U.S. Copyright Office Opposes Massive Google Book Scanning Deal

September 10, 2009

Google Inc.’s plan to digitize millions of books as part of a class action settlement wrongly creates a virtually compulsory license for books, the U.S. register of copyrights said Thursday.

In a hearing called to discuss a 2008 settlement between the Authors Guild and Google to allow Google to digitize entire libraries, Marybeth Peters said that the Copyright Office originally viewed the agreement as positive but soon shifted its view because the class action settlement covered future behavior instead of just redressing past actions.

“The settlement would alter the landscape of copyright law,” she told the House of Representatives Judiciary Committee.

Peters objected to the settlement on the grounds that the class would affect authors in this country and overseas whose works are in copyright.

“The settlement would bind authors, publishers, their heirs and successors to these rules, even though Google has not yet scanned and may never scan their works,” Peters said in her written testimony.

Peters argued that Google would inappropriately be allowed to put out-of-print books on Google Books without seeking permission from the rights holders.

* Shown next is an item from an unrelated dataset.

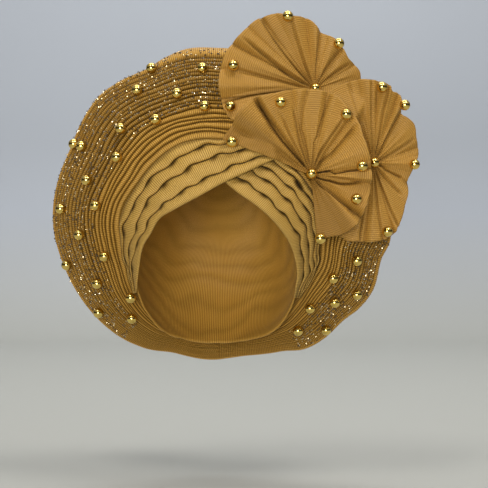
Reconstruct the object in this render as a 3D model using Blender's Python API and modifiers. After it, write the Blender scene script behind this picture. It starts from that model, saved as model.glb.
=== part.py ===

For Google to show entire books without permission is “indisputably an act of copyright infringement,” she said.

Peters also argued that non-U.S. authors were included in the class, sometimes because one copy of a book was in a research library. Germany and France oppose the proposed settlement.

In his testimony, Google’s top legal officer David Drummond said Google was “fully compliant with copyright law,” and access to online books could revolutionize research for students who live far from major libraries or have physical disabilities.

Google’s plan to scan entire research libraries prompted a 2005 lawsuit filed by the Authors Guild, accusing Google of copyright infringement. A proposed settlement to resolve the lawsuit will be discussed on Oct. 7 in Manhattan federal court.

Rival companies, privacy advocates and some libraries and small publishers, have accused Google of violating antitrust law to dominate the digital book market. The Justice Department is looking into their concerns.